Erdoğan bozuk frenle çalışıyor

Türkiye’nin yaptırım uyarılarından anlayan bir ülke olmadığını ve Türkiye’nin statüsüne ilişkin açıklamalara pratik adımların eşlik etmesi gerektiğine işaret eden Loukas Fourlas, “Aksi takdirde boş nitelemeler ve sözlü kınamalarla kalırız ve somut bir sonuç elde edemeyiz. Erdoğan hükümetinin bozuk frenlerle çalıştığını artık herkes biliyor. Kendi vatandaşlarına saygı göstermeyen bir Türkiye’den, insan haklarına ve onuruna saygı göstermesini bekleyemeyiz. Sözlerden ve yaptırım uyarılarıyla sınırlı kalmaktan öte eyleme geçmemiz gerekiyor. Bunun için Avrupa Komisyonu’na, Türkiye’nin cezaevi koşullarına ilişkin Avrupa ilke, değer ve kurallarıyla uyumlu hale getirilmesi için ne gibi adımlar atıldığını soran bir yazılı soru önergesi sundum” şeklinde konuştu.

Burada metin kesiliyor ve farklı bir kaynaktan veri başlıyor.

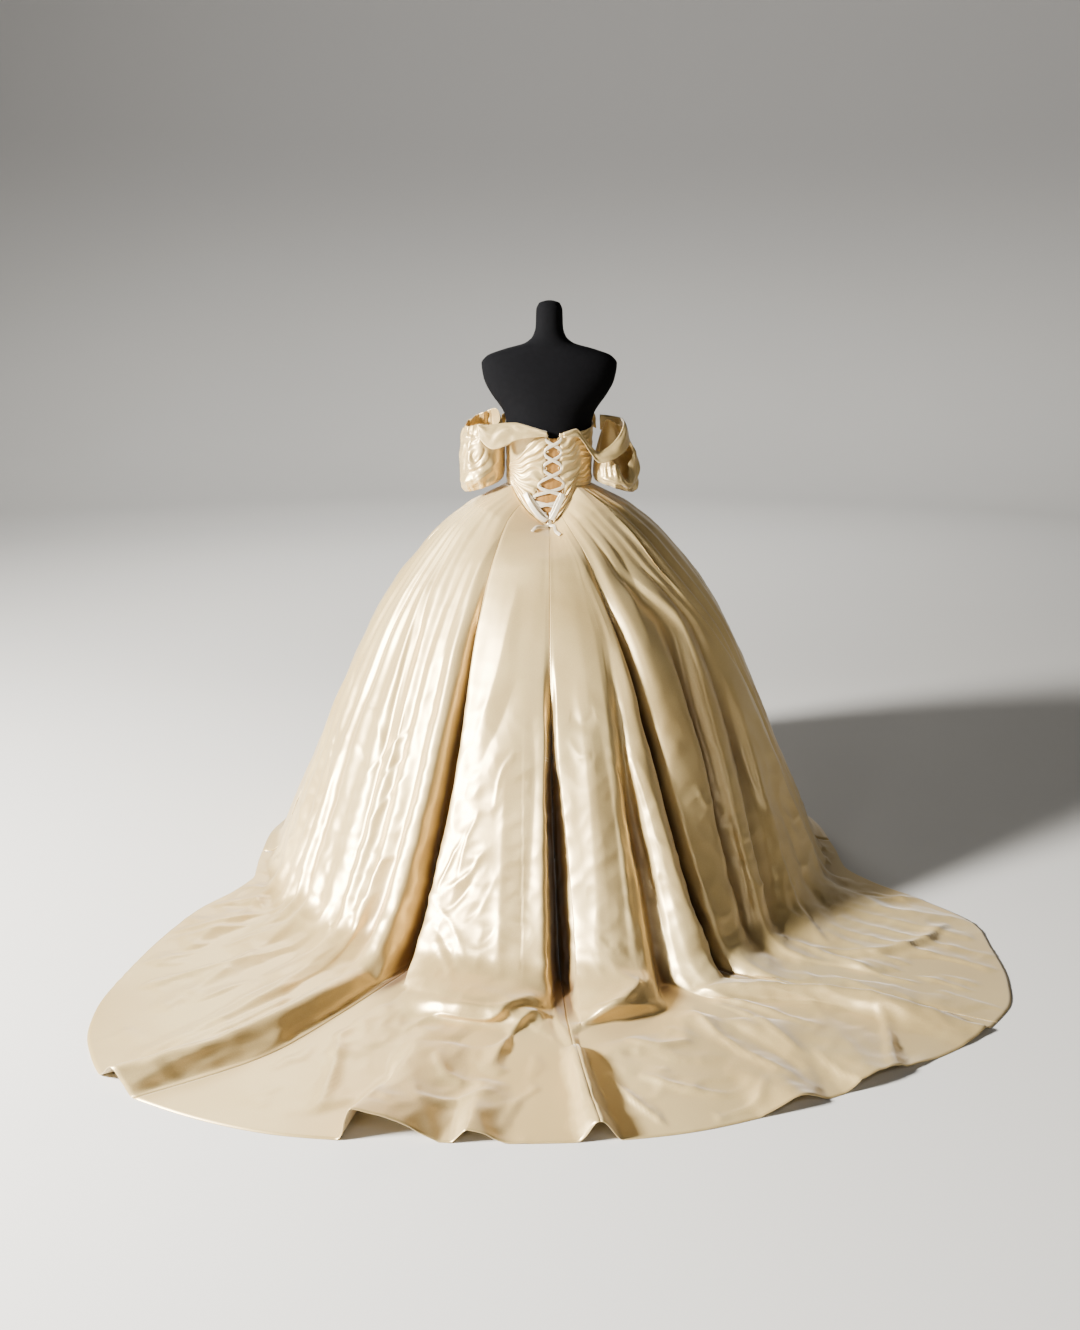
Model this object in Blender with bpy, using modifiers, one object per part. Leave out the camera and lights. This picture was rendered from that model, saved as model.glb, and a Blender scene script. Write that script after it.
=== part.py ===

Barışçıl yollardan çözümünü destekliyoruz

CPT, İmralı’yı en son Eylül 2022’de ziyaret etmiş olmasına rağmen, buradaki mahkumların tutukluluk koşullarına ilişkin hazırladığı raporu, defalarca yapılan çağrılara rağmen hala yayınlamadı. CPT’nin bu tutumunu nasıl yorumladığı sorusuna Loukas Fourlas şu cevabı verdi: “Avrupa Konseyi ve CPT’nin eylemleri hakkında yorum yapma yetkisine sahip değilim, ancak raporun yayınlanmasının ilgili ülkenin, bu durumda Türkiye’nin, iznini gerektirdiğini biliyorum. Türk hükümeti raporun yayınlanmasına izin vermedi ve gecikmenin sebebinin de bu olduğuna inanıyorum. Ben ve AP’de grubu olan Avrupa Halk Partisi, mahkumların hak ve onurlarının korunması da dahil olmak üzere insan haklarını savunmaya kararlılıkla devam ediyoruz. Ayrıca Orta Doğu’daki durum yakıcı ve bunun kontrol edilemeyecek boyutlara ulaşmasını önlemek için uluslararası toplum çok dikkatli olmalıdır. Anlaşmazlıkların barışçıl yollardan çözümünü destekliyoruz. Çatışmaları diplomatik yollarla çözerek insan haklarını korumalıyız çünkü şiddet sadece acı ve üzüntü getirir.”